Write out every entry word for word.

[Part of a data file]

########################################

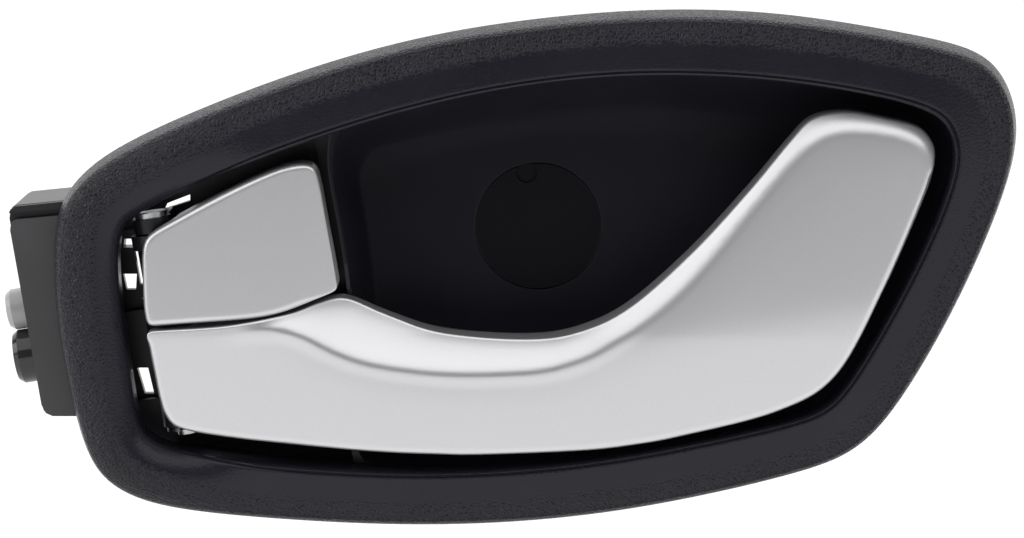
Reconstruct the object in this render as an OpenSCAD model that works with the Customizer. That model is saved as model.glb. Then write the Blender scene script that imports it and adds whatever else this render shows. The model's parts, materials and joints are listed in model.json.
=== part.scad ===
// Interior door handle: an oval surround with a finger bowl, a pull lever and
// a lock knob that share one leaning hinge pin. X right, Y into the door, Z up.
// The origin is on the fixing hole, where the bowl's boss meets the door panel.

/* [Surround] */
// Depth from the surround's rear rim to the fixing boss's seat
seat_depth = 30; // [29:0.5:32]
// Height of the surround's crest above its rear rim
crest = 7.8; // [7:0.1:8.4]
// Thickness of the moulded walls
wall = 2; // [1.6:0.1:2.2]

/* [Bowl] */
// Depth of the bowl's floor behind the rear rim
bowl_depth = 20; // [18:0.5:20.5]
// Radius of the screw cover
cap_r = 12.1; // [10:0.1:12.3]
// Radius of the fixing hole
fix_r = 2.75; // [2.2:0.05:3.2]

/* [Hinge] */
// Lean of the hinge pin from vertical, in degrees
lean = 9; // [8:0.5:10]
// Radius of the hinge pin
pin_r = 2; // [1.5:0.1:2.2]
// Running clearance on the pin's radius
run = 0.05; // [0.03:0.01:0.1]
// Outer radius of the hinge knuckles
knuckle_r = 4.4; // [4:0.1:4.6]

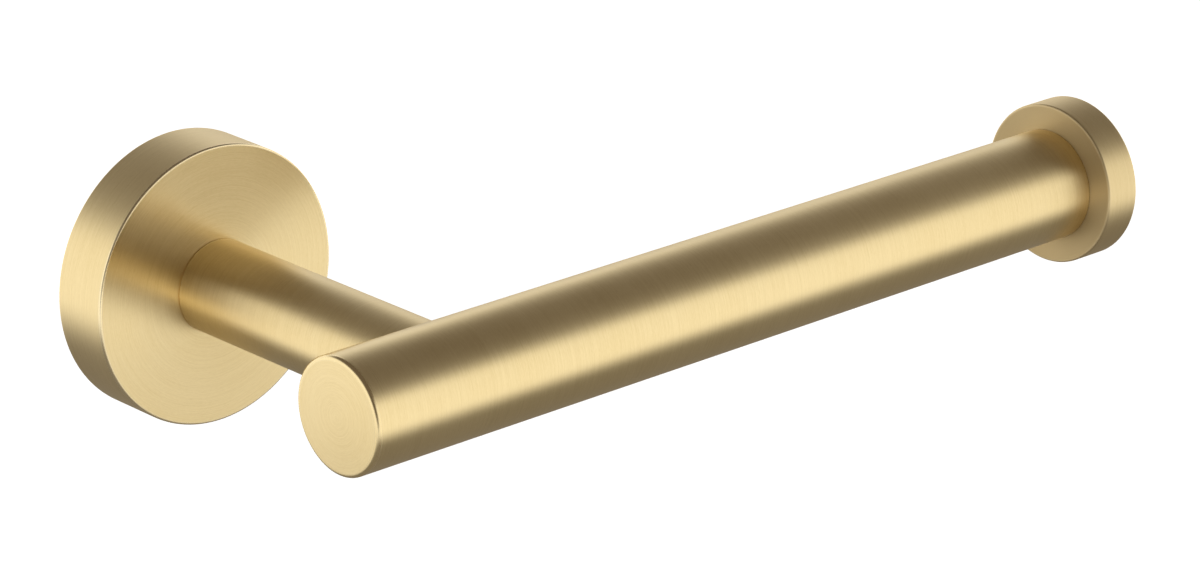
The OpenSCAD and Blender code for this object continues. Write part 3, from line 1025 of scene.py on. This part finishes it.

########################################

• Solution to this exercise
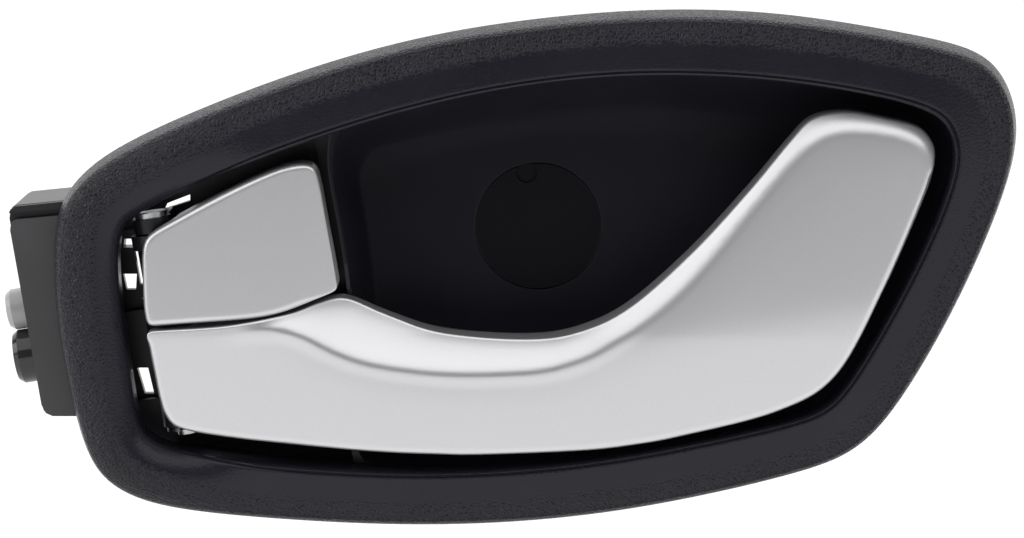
Reconstruct the object in this render as an OpenSCAD model that works with the Customizer. That model is saved as model.glb. Then write the Blender scene script that imports it and adds whatever else this render shows. The model's parts, materials and joints are listed in model.json.
=== part.scad ===
// Interior door handle: an oval surround with a finger bowl, a pull lever and
// a lock knob that share one leaning hinge pin. X right, Y into the door, Z up.
// The origin is on the fixing hole, where the bowl's boss meets the door panel.

/* [Surround] */
// Depth from the surround's rear rim to the fixing boss's seat
seat_depth = 30; // [29:0.5:32]
// Height of the surround's crest above its rear rim
crest = 7.8; // [7:0.1:8.4]
// Thickness of the moulded walls
wall = 2; // [1.6:0.1:2.2]

/* [Bowl] */
// Depth of the bowl's floor behind the rear rim
bowl_depth = 20; // [18:0.5:20.5]
// Radius of the screw cover
cap_r = 12.1; // [10:0.1:12.3]
// Radius of the fixing hole
fix_r = 2.75; // [2.2:0.05:3.2]

/* [Hinge] */
// Lean of the hinge pin from vertical, in degrees
lean = 9; // [8:0.5:10]
// Radius of the hinge pin
pin_r = 2; // [1.5:0.1:2.2]
// Running clearance on the pin's radius
run = 0.05; // [0.03:0.01:0.1]
// Outer radius of the hinge knuckles
knuckle_r = 4.4; // [4:0.1:4.6]

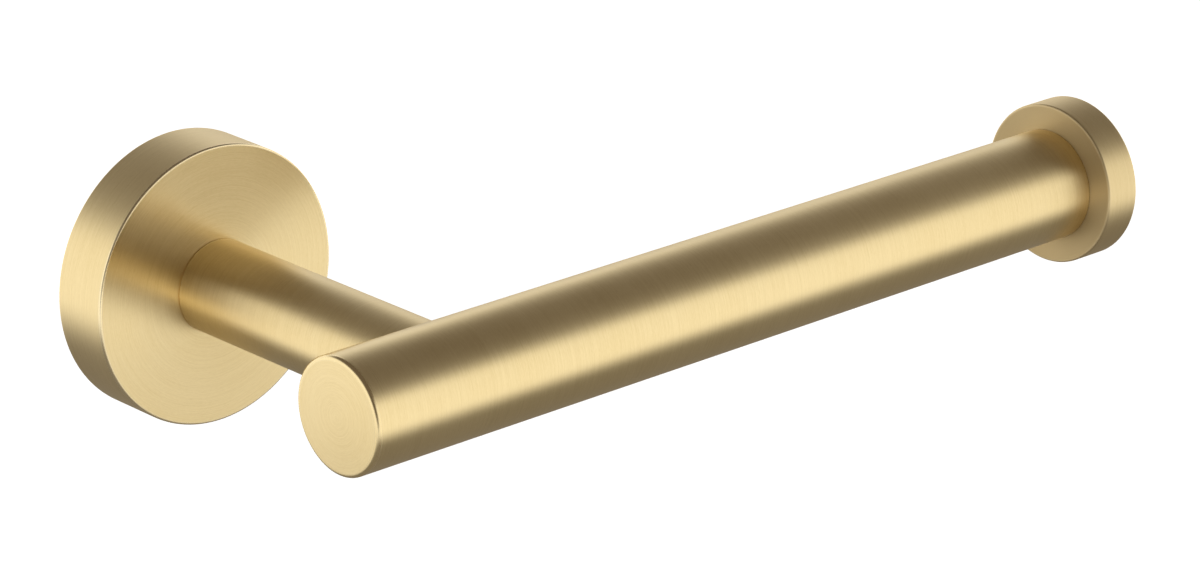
The OpenSCAD and Blender code for this object continues. Write part 3, from line 1025 of scene.py on. This part finishes it.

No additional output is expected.